Il faut savoir apprécier ce vide apparent, vide d’animaux comme vide de sons de toutes sortes. La Nature nous permet assurément d’atteindre « l’être » par le vide… et à ce propos, c’est Lao-Tseu, dans le Tao-Tö-King, qui me paraît le plus éclairant à ce sujet. Il n’y avait personne quand nous sommes passés par l’Antre de marbre jeudi dernier en fin de journée. Il y avait un sentier à peine visible tout au fond d’une longue baie cachée pour nous mener jusqu’au flanc de la Colline Blanche. Mais l’espace tout entier, occupé par la colline, était chargée d’intenses émotions… fruit de nos imaginations, fruit de notre préparation mentale, certes, mais fruit aussi de la conjonction de forces aquatiques, chtoniennes et célestes amalgamées, la Témiscamie représentant le courant, la quartzite représentant la terre palpitante et les lits de lichens représentant l’effervescence des nuages.
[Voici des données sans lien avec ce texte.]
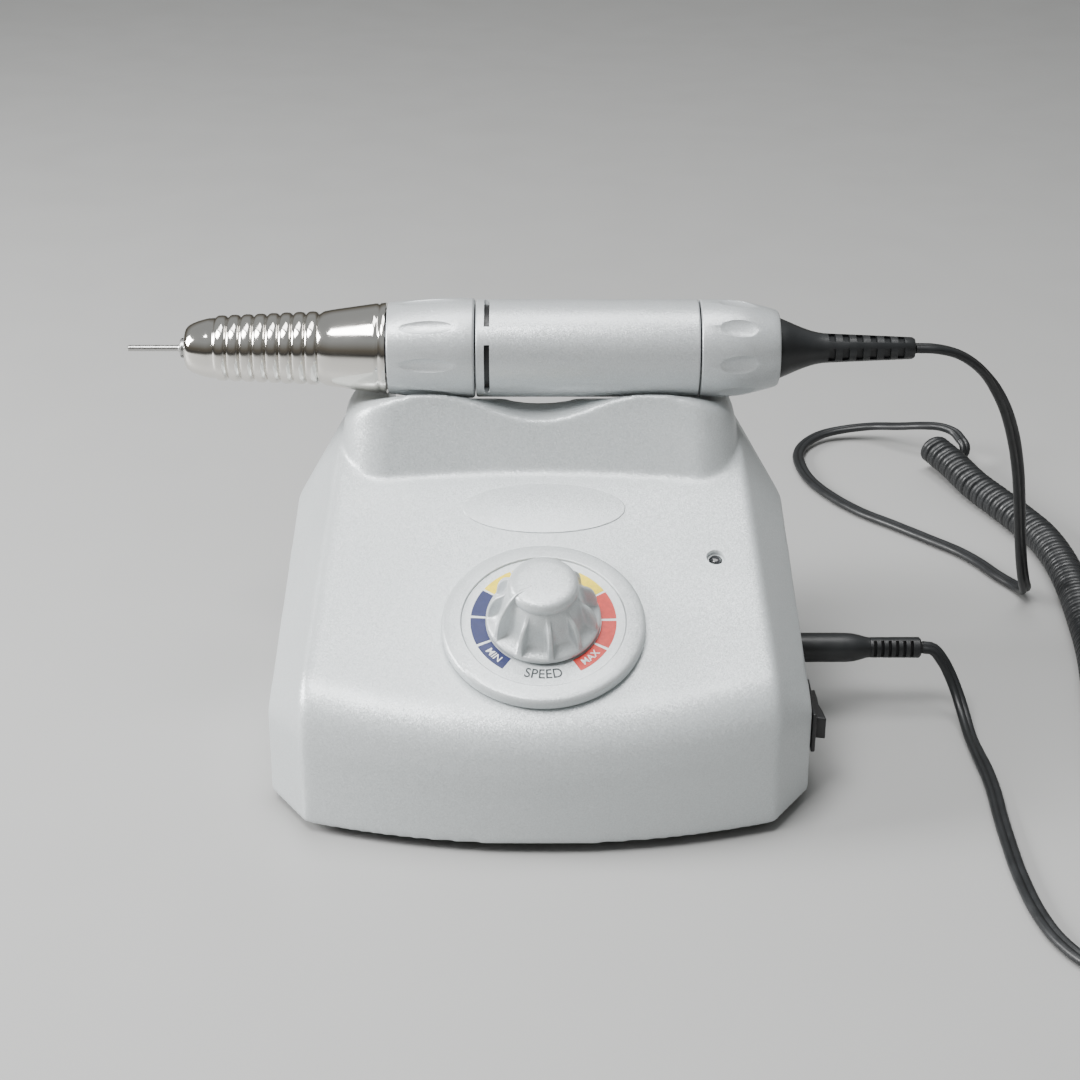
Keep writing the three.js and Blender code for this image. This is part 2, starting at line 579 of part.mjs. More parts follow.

Valdera ne sait plus quoi faire pour distraire France qui ne fait que pleurer. Quelque chose a été « atteint ». Ne vous inquiétez pas, Valdera s’occupe d’elle. Est-ce que l’imagination console de tout? Votre amitié la rend triste, mais de l’avis de Valdera, c’est de la joie. Valdera la toute bleue comprend enfin qu’elle est un fruit (le fruit de l’imagination) et elle s’en réjouit. Un fruit pas toujours mûr, parfois trop vert, trop dur, parfois pourri sous la pelure, mais peu lui importe. Un fruit est un fruit. Valdera est du genre bleuet gorgé de chair et de soleil. France, plutôt framboise, un fruit avec du vide au milieu. Le bleuet « effervescent » parfois se repose dans le ventre creux de la framboise. Valdera dit que France a cessé de pleurer en pensant qu’elle aimerait bien faire un pouding aux bleuets et aux framboises pour ses amis qui seront bientôt de retour.
Peut-être que France commence à rêver de la Colline blanche, tandis que Valdera y est déjà, elle. Chose sûre, nous sommes tous ensemble sur la route sacrée. Mille baisers à toi, mon amie-fruit.
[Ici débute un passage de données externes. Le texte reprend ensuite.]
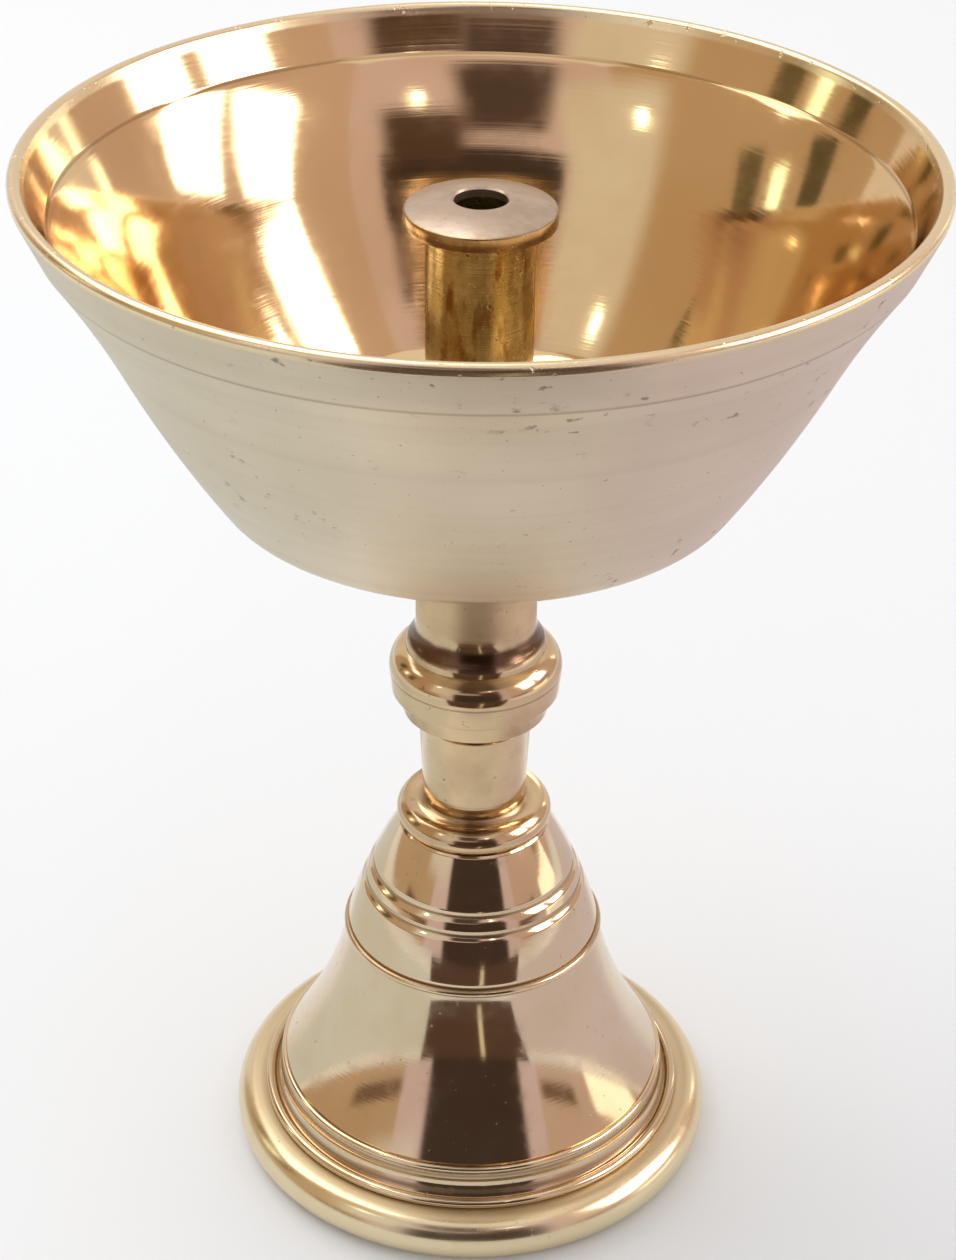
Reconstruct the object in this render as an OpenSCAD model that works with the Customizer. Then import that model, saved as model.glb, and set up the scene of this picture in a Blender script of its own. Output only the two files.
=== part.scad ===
// Brass diya: an oil bowl with an upright wick holder, on a turned stem and a hollow bell foot.
// The pieces are turned separately and screw together, so that the lamp comes apart for cleaning.
// Z = 0 is the surface that it stands on, and +Z is the axis of every turned piece.

/* [Bell base] */
// Outside diameter of the rounded bead that the lamp stands on
base_d = 45; // [36:0.5:60]
// Height of the crown, the flat that the stem's collar sits on
base_h = 34.5; // [28:0.5:46]
// Diameter of the crown
crown_d = 13.6; // [13:0.1:16]
// Thickness of the crown, which the stem's stud passes through
crown_t = 3.5; // [2.5:0.1:4.5]
// Wall thickness of the bell
bell_wall = 1.8; // [1.4:0.1:2.2]
// Diameter of the waist, where the dome ends and the flare begins
waist_d = 23.4; // [20:0.2:27]
// Distance of the waist below the crown
waist_drop = 11.9; // [10:0.1:14]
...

Très beau texte, Monsieur Jean, imagé à mon goût: le goût de vous suivre sur ces chemins forestiers et au gré de votre canot et de vos coups d’aviron. Et cet appel de silence apaisant… j’adore ce genre de silence.
Je ne connaissais pas cet endroit. Je suis un pagayeur de canot de rivières. J’aimerais bien si vous me le permettez passer par cette route sacrée pour entendre le silence du nord de la Waswanipi, le clapotis sur mon canot, le courant dans ma pagaie et hop on change de côté ; aventure promise.